Depends what you’re doing. If you’re not doing intensive reading it’s okay. If your eyes are more tired with light mode, it just means the night light filter, or the brightness isn’t adjusted right.
Thanks, I’ll show this when my pals go berserk about getting “flashbanged”

Light mode only "clicked" for me when I set my monitor's brightness all the way down. If you're getting "flashbanged" turn that brightness down. It helps (or maybe my monitor is just really fucking bright)

Except Discord which somehow manages to have the worst light theme ever created by mankind. I have no idea how anyone can use light mode without going mad. Everything else's fine.

I’ve been using the internet a long time before dark mode was a thing. I’ve served my time by dealing with too much white, everywhere, that blinds me whenever it came up suddenly.
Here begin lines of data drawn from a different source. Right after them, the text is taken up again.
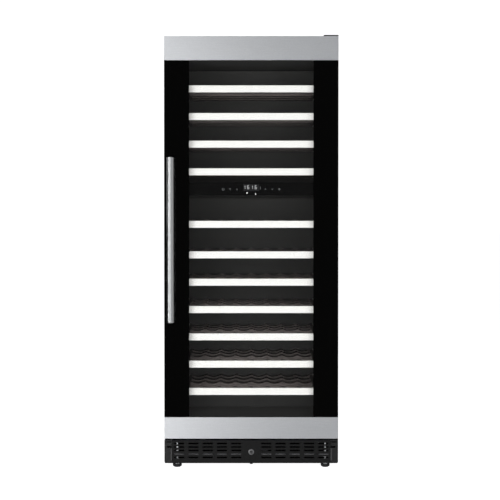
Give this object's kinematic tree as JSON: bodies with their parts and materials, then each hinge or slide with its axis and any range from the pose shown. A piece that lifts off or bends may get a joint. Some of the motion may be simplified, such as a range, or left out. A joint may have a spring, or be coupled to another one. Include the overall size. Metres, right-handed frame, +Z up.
{
  "type": "wine cooler",
  "caption": "Tall dual-zone wine cooler: right-hinged glass door with brushed steel trims and a bar handle, pull-out wooden shelves, touch panel, and a vented plinth with a key lock.",
  "frame": {"origin": "on the floor, under the middle of the bounding box", "axes": "+Z up, -Y towards someone facing the door, +X to their right"},
  "size_m": [0.595, 0.635, 1.482],
  "materials": {
    "black_steel": "satin",
    "grey_steel": "satin",
    "liner_plastic": "satin",
    "foam": "matte",
    "gloss_black": "gloss",
    "light_diffuser": "satin",
    "zinc_steel": "satin",
    "black_plastic": "matte",
    "black_plastic_frame": "satin",
    "chromed_metal": "polished",
    "bare_aluminium": "satin",
    "grey_plastic": "matte",
    "copper": "satin",
    "brushed_steel": "satin",
    "strip_steel": "satin",
    "clear_glass": "gloss",
    "black_spacer": "satin",
    "black_rubber": "matte",
    "white_nylon": "satin",
    "foot_steel": "satin",
    "dark_wood": "satin"
  },
  "bodies": {
    "cabinet": {"outer_case": "black_steel", "rear_panel": "grey_steel", "base_pan": "black_steel", "inner_liner": "liner_plastic", "insulation": "foam", "zone_divider": "liner_plastic", "control_panel": "gloss_black", "duct_covers": "liner_plastic", "light_bars": "light_diffuser", "shelf_runners": "zinc_steel", "hinge_brackets": "black_steel", "cabinet_screws": "zinc_steel", "mains_inlet": "black_plastic", "kick_plate": "black_plastic", "lock_body": "chromed_metal", "evaporators": "bare_aluminium", "condenser": "bare_aluminium", "compressor": "black_steel", "drip_tray": "grey_plastic", "refrigerant_pipes": "copper", "fan_motors": "black_plastic"},
    "door": {"door_frame": "black_plastic_frame", "door_trims": "brushed_steel", "glass_outer": "clear_glass", "glass_inner": "clear_glass", "glass_spacer": "black_spacer", "door_gasket": "black_rubber", "hinge_bushes": "white_nylon", "handle_bar": "brushed_steel", "handle_posts": "brushed_steel"},
    "lock": {"lock_plug": "chromed_metal"},
    "shelf_1": {"shelf_rack_1": "dark_wood", "shelf_trim_1": "strip_steel"},
    "shelf_2": {"shelf_rack_2": "dark_wood", "shelf_trim_2": "strip_steel"},
    "shelf_3": {"shelf_rack_3": "dark_wood", "shelf_trim_3": "strip_steel"},
    "shelf_4": {"shelf_rack_4": "dark_wood", "shelf_trim_4": "strip_steel"},
    "shelf_5": {"shelf_rack_5": "dark_wood", "shelf_trim_5": "strip_steel"},
    "shelf_6": {"shelf_rack_6": "dark_wood", "shelf_trim_6": "strip_steel"},
    "shelf_7": {"shelf_rack_7": "dark_wood", "shelf_trim_7": "strip_steel"},
    "shelf_8": {"shelf_rack_8": "dark_wood", "shelf_trim_8": "strip_steel"},
    "shelf_9": {"shelf_rack_9": "dark_wood", "shelf_trim_9": "strip_steel"},
    "shelf_10": {"shelf_rack_10": "dark_wood", "shelf_trim_10": "strip_steel"},
    "shelf_11": {"shelf_rack_11": "dark_wood", "shelf_trim_11": "strip_steel"},
    "foot_front_left": {"foot_front_left": "foot_steel"},
    "foot_front_right": {"foot_front_right": "foot_steel"},
    "foot_rear_left": {"foot_rear_left": "foot_steel"},
    "foot_rear_right": {"foot_rear_right": "foot_steel"},
    "fan_rotor_upper": {"fan_rotor_upper": "black_plastic"},
    "fan_rotor_lower": {"fan_rotor_lower": "black_plastic"},
    "condenser_fan_rotor": {"condenser_fan_rotor": "black_plastic"}
  },
  "joints": [
    {"name": "door_hinge", "type": "hinge", "parent": "cabinet", "child": "door", "pos_m": [0.285, -0.2395, 0.79], "axis": [0, 0, 1], "range_deg": [0, 115]},
    {"name": "lock_turn", "type": "hinge", "parent": "cabinet", "child": "lock", "pos_m": [0, -0.2265, 0.056], "axis": [0, -1, 0], "range_deg": [0, 90]},
    {"name": "shelf_1_slide", "type": "slide", "parent": "cabinet", "child": "shelf_1", "axis": [0, -1, 0], "range_m": [0, 0.3]},
    {"name": "shelf_2_slide", "type": "slide", "parent": "cabinet", "child": "shelf_2", "axis": [0, -1, 0], "range_m": [0, 0.3]},
    {"name": "shelf_3_slide", "type": "slide", "parent": "cabinet", "child": "shelf_3", "axis": [0, -1, 0], "range_m": [0, 0.3]},
    {"name": "shelf_4_slide", "type": "slide", "parent": "cabinet", "child": "shelf_4", "axis": [0, -1, 0], "range_m": [0, 0.3]},
    {"name": "shelf_5_slide", "type": "slide", "parent": "cabinet", "child": "shelf_5", "axis": [0, -1, 0], "range_m": [0, 0.3]},
    {"name": "shelf_6_slide", "type": "slide", "parent": "cabinet", "child": "shelf_6", "axis": [0, -1, 0], "range_m": [0, 0.3]},
    {"name": "shelf_7_slide", "type": "slide", "parent": "cabinet", "child": "shelf_7", "axis": [0, -1, 0], "range_m": [0, 0.3]},
    {"name": "shelf_8_slide", "type": "slide", "parent": "cabinet", "child": "shelf_8", "axis": [0, -1, 0], "range_m": [0, 0.3]},
    {"name": "shelf_9_slide", "type": "slide", "parent": "cabinet", "child": "shelf_9", "axis": [0, -1, 0], "range_m": [0, 0.3]},
    {"name": "shelf_10_slide", "type": "slide", "parent": "cabinet", "child": "shelf_10", "axis": [0, -1, 0], "range_m": [0, 0.3]},
    {"name": "shelf_11_slide", "type": "slide", "parent": "cabinet", "child": "shelf_11", "axis": [0, -1, 0], "range_m": [0, 0.3]},
    {"name": "foot_front_left_screw", "type": "slide", "parent": "cabinet", "child": "foot_front_left", "axis": [0, 0, 1], "range_m": [-0.025, 0]},
    {"name": "foot_front_right_screw", "type": "slide", "parent": "cabinet", "child": "foot_front_right", "axis": [0, 0, 1], "range_m": [-0.025, 0]},
    {"name": "foot_rear_left_screw", "type": "slide", "parent": "cabinet", "child": "foot_rear_left", "axis": [0, 0, 1], "range_m": [-0.025, 0]},
    {"name": "foot_rear_right_screw", "type": "slide", "parent": "cabinet", "child": "foot_rear_right", "axis": [0, 0, 1], "range_m": [-0.025, 0]},
    {"name": "fan_rotor_upper_spin", "type": "hinge", "parent": "cabinet", "child": "fan_rotor_upper", "pos_m": [0, 0.235, 1.215], "axis": [0, -1, 0], "continuous": true},
    {"name": "fan_rotor_lower_spin", "type": "hinge", "parent": "cabinet", "child": "fan_rotor_lower", "pos_m": [0, 0.235, 0.605], "axis": [0, -1, 0], "continuous": true},
    {"name": "condenser_fan_rotor_spin", "type": "hinge", "parent": "cabinet", "child": "condenser_fan_rotor", "pos_m": [0.12, 0.1275, 0.0775], "axis": [0, -1, 0], "continuous": true}
  ],
  "couplings": [
    {"joint": "shelf_1_slide", "follows": "door_hinge", "m_per_rad": 0.06},
    {"joint": "shelf_2_slide", "follows": "door_hinge", "m_per_rad": 0.06},
    {"joint": "shelf_3_slide", "follows": "door_hinge", "m_per_rad": 0.06},
    {"joint": "shelf_4_slide", "follows": "door_hinge", "m_per_rad": 0.06},
    {"joint": "shelf_5_slide", "follows": "door_hinge", "m_per_rad": 0.06},
    {"joint": "shelf_6_slide", "follows": "door_hinge", "m_per_rad": 0.06},
    {"joint": "shelf_7_slide", "follows": "door_hinge", "m_per_rad": 0.06},
    {"joint": "shelf_8_slide", "follows": "door_hinge", "m_per_rad": 0.06},
    {"joint": "shelf_9_slide", "follows": "door_hinge", "m_per_rad": 0.06},
    {"joint": "shelf_10_slide", "follows": "door_hinge", "m_per_rad": 0.06},
    {"joint": "shelf_11_slide", "follows": "door_hinge", "m_per_rad": 0.06}
  ]
}
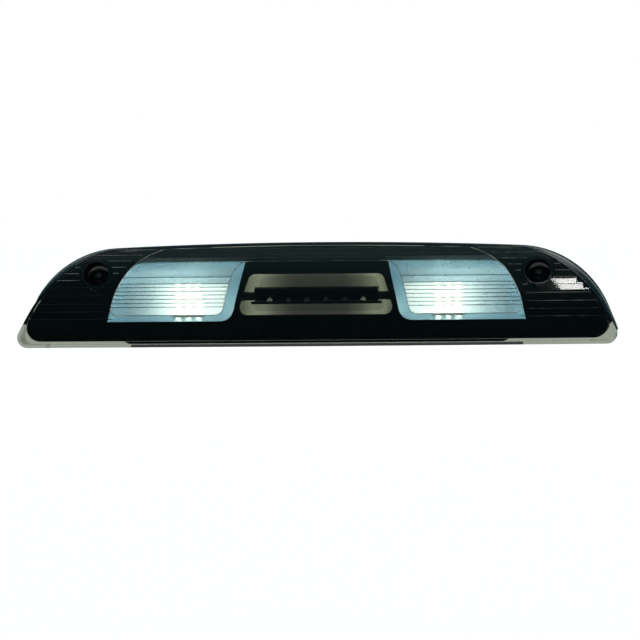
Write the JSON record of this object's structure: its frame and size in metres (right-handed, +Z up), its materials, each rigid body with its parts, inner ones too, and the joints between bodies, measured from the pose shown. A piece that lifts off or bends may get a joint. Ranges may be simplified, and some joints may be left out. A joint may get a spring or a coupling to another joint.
{
  "type": "third brake light",
  "caption": "Wide, low vehicle lamp with a smoked wraparound lens over a middle brake lamp and two cargo lamps, screwed to a cab panel on a foam gasket.",
  "frame": {"origin": "on the cab panel's plane, in the middle of the width, on the centre line of the gasket's lower run", "axes": "+X along the lamp, to the right as the lit face is seen; +Y out of the back, into the cab; +Z up; the lens looks along -Y"},
  "size_m": [0.4496, 0.0882, 0.077],
  "materials": {
    "smoked_lens": "smoked clear plastic, glossy",
    "black_plastic": "fine-grained moulded black",
    "bezel_black": "satin black",
    "foam": "closed-cell foam",
    "seal_rubber": "matt rubber",
    "cargo_reflector": "metallised, bluish",
    "brake_reflector": "metallised, satin",
    "white_board": "white solder mask",
    "black_board": "black solder mask",
    "white_led": "white package with a phosphor face",
    "red_led": "clear dome on a cream base",
    "bar_cover": "dark smoked plastic, glossy",
    "screw_steel": "zinc plated",
    "small_screw_steel": "zinc plated",
    "pin_tin": "tin plated",
    "lead_jacket": "jacketed lead"
  },
  "bodies": {
    "root": {"outer_lens": "smoked_lens", "screw_well_left": "black_plastic", "screw_well_right": "black_plastic", "rear_housing": "black_plastic", "seat_gasket": "foam", "lower_seal": "seal_rubber", "inner_bezel": "bezel_black", "cargo_reflector_left": "cargo_reflector", "cargo_reflector_right": "cargo_reflector", "cargo_board_left": "white_board", "cargo_board_right": "white_board", "brake_reflector": "brake_reflector", "led_bar_carrier": "black_plastic", "led_bar_cover": "bar_cover", "brake_board": "black_board", "mounting_screw_left": "screw_steel", "mounting_screw_right": "screw_steel", "screw_sleeve_left": "screw_steel", "screw_sleeve_right": "screw_steel", "screw_seal_left": "seal_rubber", "screw_seal_right": "seal_rubber", "connector_socket": "black_plastic", "vent_cap": "seal_rubber", "cargo_lead_left": "lead_jacket", "cargo_lead_right": "lead_jacket", "brake_lead": "lead_jacket", "cargo_led_left_1": "white_led", "cargo_led_left_2": "white_led", "cargo_led_left_3": "white_led", "cargo_led_left_4": "white_led", "cargo_led_left_5": "white_led", "cargo_led_left_6": "white_led", "cargo_led_left_7": "white_led", "cargo_led_left_8": "white_led", "cargo_led_left_9": "white_led", "cargo_led_right_1": "white_led", "cargo_led_right_2": "white_led", "cargo_led_right_3": "white_led", "cargo_led_right_4": "white_led", "cargo_led_right_5": "white_led", "cargo_led_right_6": "white_led", "cargo_led_right_7": "white_led", "cargo_led_right_8": "white_led", "cargo_led_right_9": "white_led", "brake_led_1": "red_led", "brake_led_2": "red_led", "brake_led_3": "red_led", "brake_led_4": "red_led", "brake_led_5": "red_led", "brake_led_6": "red_led", "connector_pin_1": "pin_tin", "connector_pin_2": "pin_tin", "connector_pin_3": "pin_tin", "connector_pin_4": "pin_tin", "reflector_screw_1": "small_screw_steel", "reflector_screw_2": "small_screw_steel", "reflector_screw_3": "small_screw_steel", "reflector_screw_4": "small_screw_steel", "reflector_screw_5": "small_screw_steel", "reflector_screw_6": "small_screw_steel"}
  },
  "joints": []
}
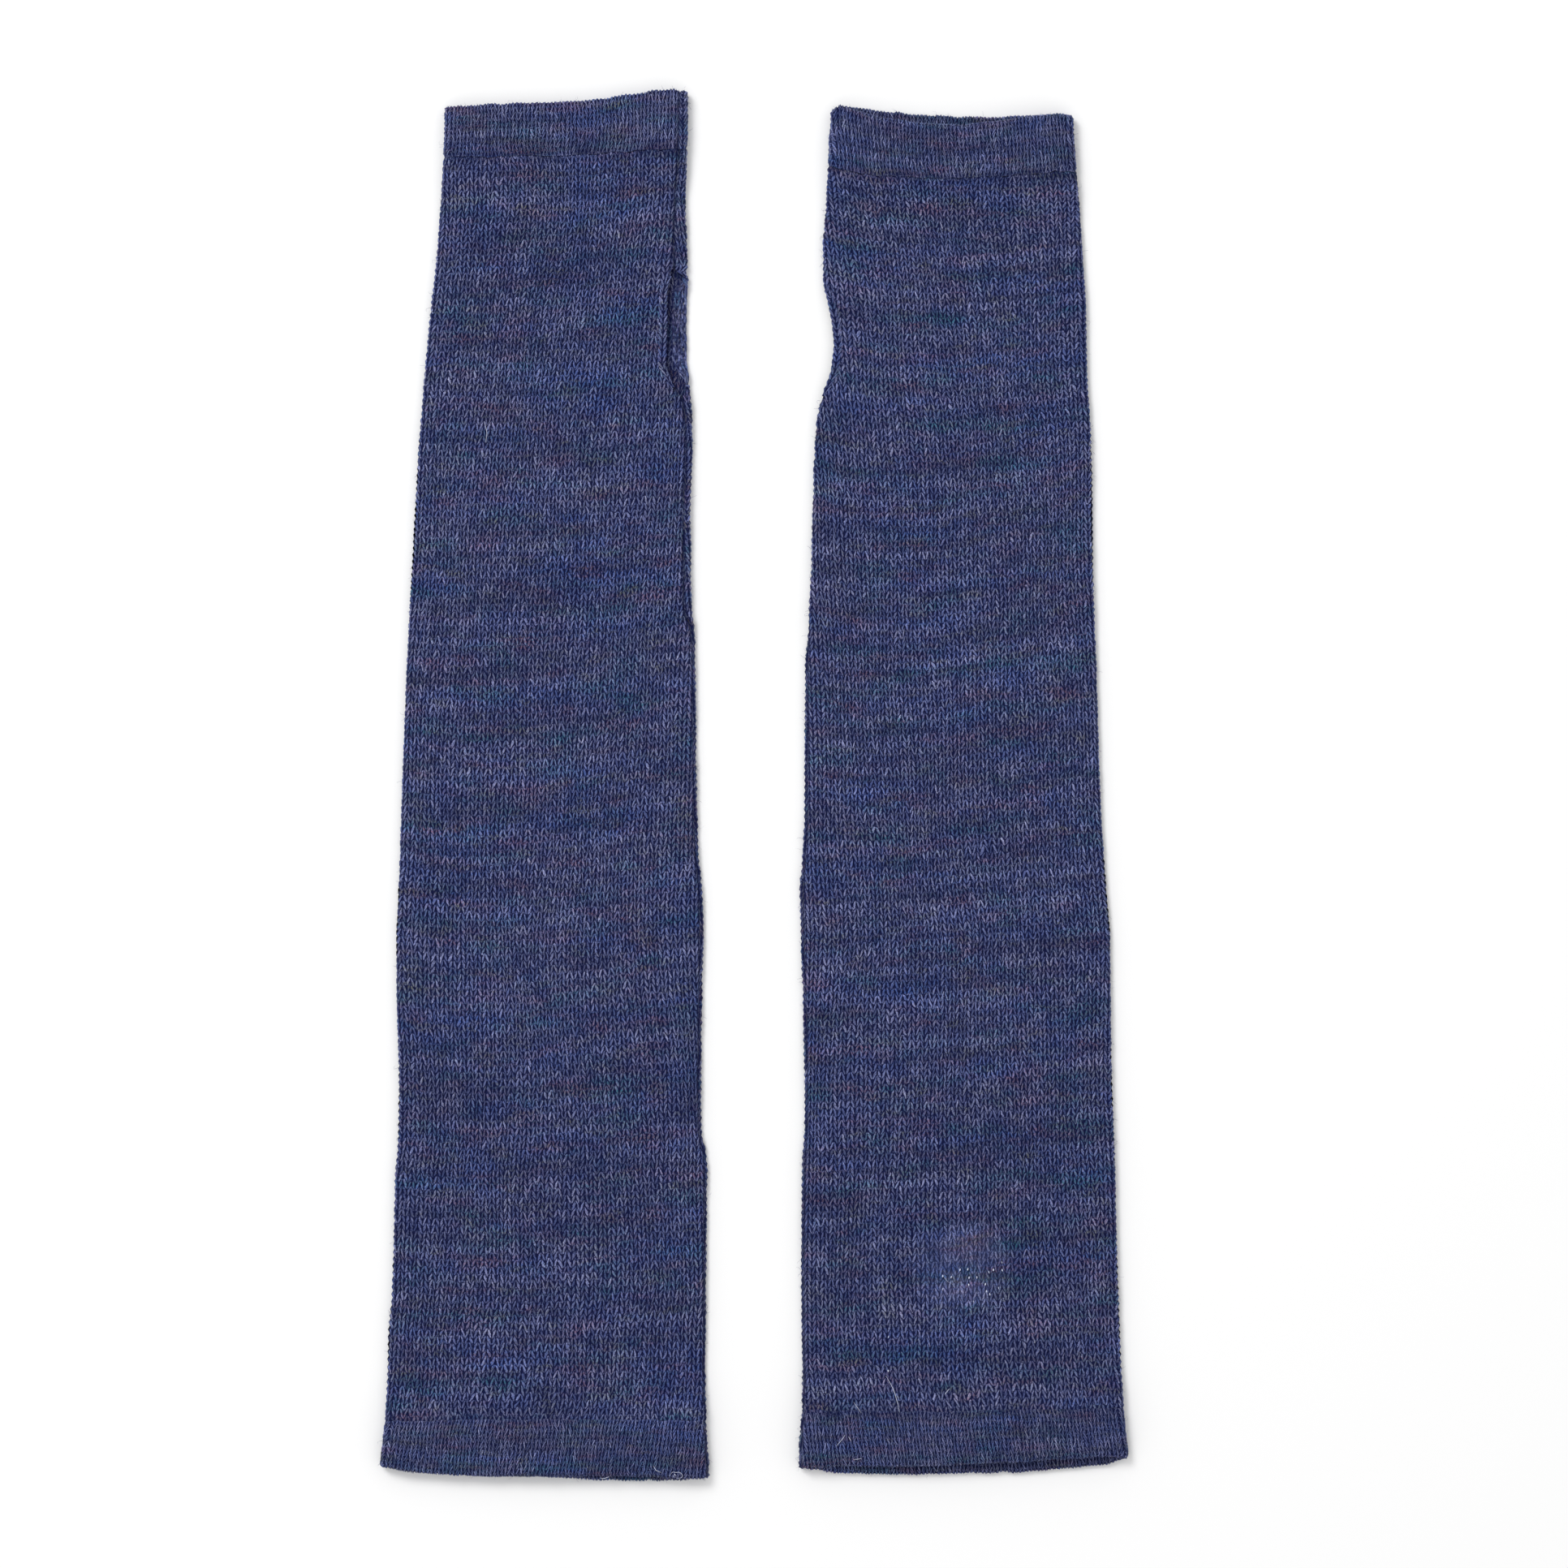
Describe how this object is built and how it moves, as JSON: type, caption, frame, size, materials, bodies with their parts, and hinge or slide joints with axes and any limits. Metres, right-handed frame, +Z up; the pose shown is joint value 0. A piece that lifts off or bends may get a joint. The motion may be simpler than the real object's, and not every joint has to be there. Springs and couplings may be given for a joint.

Focusing your eyes (and to a lesser extent, adjusting your iris to changing brightness) is like making a fist.

In a day’s reading, that’s happening about 30,000 times. Bit of a strain. What can we do to cut down that number or lessen the amount of muscle-force needed? Keep your irises closed down. Happens in photography all the time. Small iris-openings means a wider depth-of-field. Focused for 1m, with a small iris setting, objects at .5 and 1.5m might appear sharply focused. A really wide-open iris setting, and suddenly only objects at .9 to 1.1m are in focus.

Your eye sweeps the page/screen as you read a line. It’s unlikely that surface is perfectly curved so every letter is exactly the same distance from your eye, so a little focusing might be needed from the left, through the middle, to the right of the line. (That’s where they came up with the 30k estimate.)

So if we could pick an ideal, minimal iris opening to minimize that re-focusing during the scan, wouldn’t it be easier on our eyes?

And how do we get that minimal iris opening? With a brighter average scene. Light mode. Or perhaps “light-ish mode.” As many people have pointed out, extremes aren’t our friends. But we need contrast to read, we just don’t need it to be at 11 all the time.

YMMV. @HousePanther, you might need glasses. Strain=bad, but cyclical strain vs steady-state strain might be worse. You do you, I’m sticking with white or light backgrounds.